Cell growth of prodigiosin-treated HeLa cells was measured by the MTT assay at different time points over 72 h of the treatment period. The results shown in Table II demonstrated a time- and dose-dependent decline in number of viable cells within 72 h of prodigiosin-treatment. Using the dose-response curves, the half-maximal inhibitory concentration (IC₅₀) values of prodigiosin in HeLa were 2.1 µg/ml at 24 h, 1.2 µg/ml at 48 h and 0.5 µg/ml at 72 h, respectively.

The results of the DAPI staining assay revealed that the number of apoptotic cells increased with the prodigiosin concentration following 24 h (Fig. 3A). The morphology of control HeLa cells at 0 µg/ml prodigiosin was used as the normal morphology (Fig. 3B). TEM revealed rich cell surface microvilli, normal nucleus and abundant cytoplasm; the endoplasmic reticulum can also be seen clearly. However, apoptosis was induced when HeLa cells were treated with 2 µg/ml prodigiosin (Fig. 3B), presenting no cell surface microvilli, folded nuclear membrane, increased nuclear heterochromatin and condensed chromatin. These phenomena suggested that the apoptotic process was induced by prodigiosin treatment.

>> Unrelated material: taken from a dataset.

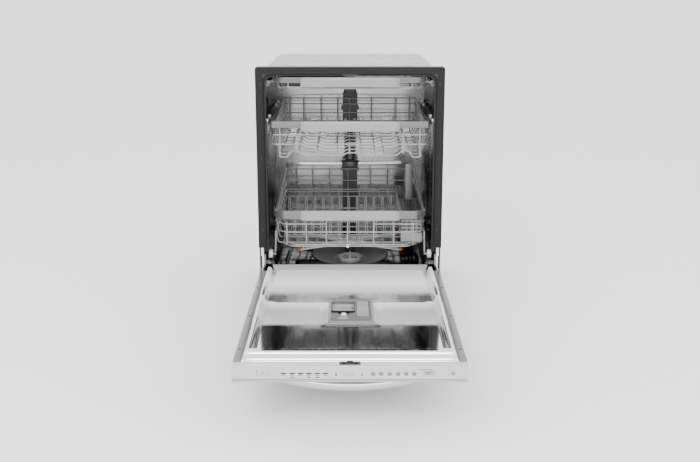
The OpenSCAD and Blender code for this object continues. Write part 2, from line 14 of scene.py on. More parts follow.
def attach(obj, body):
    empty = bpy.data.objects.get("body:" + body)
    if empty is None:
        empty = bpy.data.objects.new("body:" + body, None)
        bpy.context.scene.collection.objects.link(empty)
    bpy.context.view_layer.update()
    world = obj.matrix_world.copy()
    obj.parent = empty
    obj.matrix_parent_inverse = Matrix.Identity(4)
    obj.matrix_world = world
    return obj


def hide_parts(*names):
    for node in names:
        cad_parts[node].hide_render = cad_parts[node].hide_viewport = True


MM = 0.001
ARM_Y = 285.0         # the line that all three spray arms turn about
FILTER_Y = 212.0
AXLE_Z = 216.8        # the lower rack's wheels
POWER_X, START_X = -219, 198
PRINT_FRONT, PRINT_BACK = -711.2, -710.9

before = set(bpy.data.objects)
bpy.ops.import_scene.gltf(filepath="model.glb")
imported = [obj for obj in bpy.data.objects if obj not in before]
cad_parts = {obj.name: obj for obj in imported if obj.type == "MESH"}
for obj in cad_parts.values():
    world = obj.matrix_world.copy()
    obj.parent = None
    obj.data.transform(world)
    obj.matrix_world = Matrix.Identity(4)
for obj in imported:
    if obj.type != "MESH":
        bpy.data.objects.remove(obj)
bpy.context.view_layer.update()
MATS = {}


# ------------------------------------------------------------------ materials

def new_nodes(name):
    """A new material, kept in MATS under its name."""
    mat = MATS[name] = bpy.data.materials.new(name)
    mat.use_nodes = True
    nodes, links = mat.node_tree.nodes, mat.node_tree.links
    return mat, nodes, links, nodes["Principled BSDF"]


def put(node, **values):
    """Set a node's own inputs. An underscore stands for a space in an input's name."""
    for name, value in values.items():
        node.inputs[name.replace("_", " ")].default_value = value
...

To gain further understanding of the mechanism underlying the inhibition of proliferation, the present study investigated the effect on apoptosis by flow cytometry. HeLa cells were treated with 0, 0.5, 1.0 and 2.0 µg/ml of prodigiosin for 24, 36 and 48 h, respectively. Annexin V stained cells were tested by flow cytometry for quantitation. There were Annexin V-negative and Annexin V-positive on the dot-plots, as well as the stages of apoptosis located on the upper quadrant of the dot-plot (data not shown). The results shown in Table III demonstrated that there were dose- and time-associated increases in the apoptosis of HeLa cells following prodigiosin treatment.

To further elucidate the mechanism of apoptosis induced by prodigiosin, the present study evaluated the protein and mRNA levels of key regulators via western blotting and RT-qPCR. The results demonstrated that prodigiosin treatment could downregulate Bcl-2 levels, and concomitantly upregulate Bax and caspase-3 levels when compared with the control (0 µg/ml; Fig. 4A and B).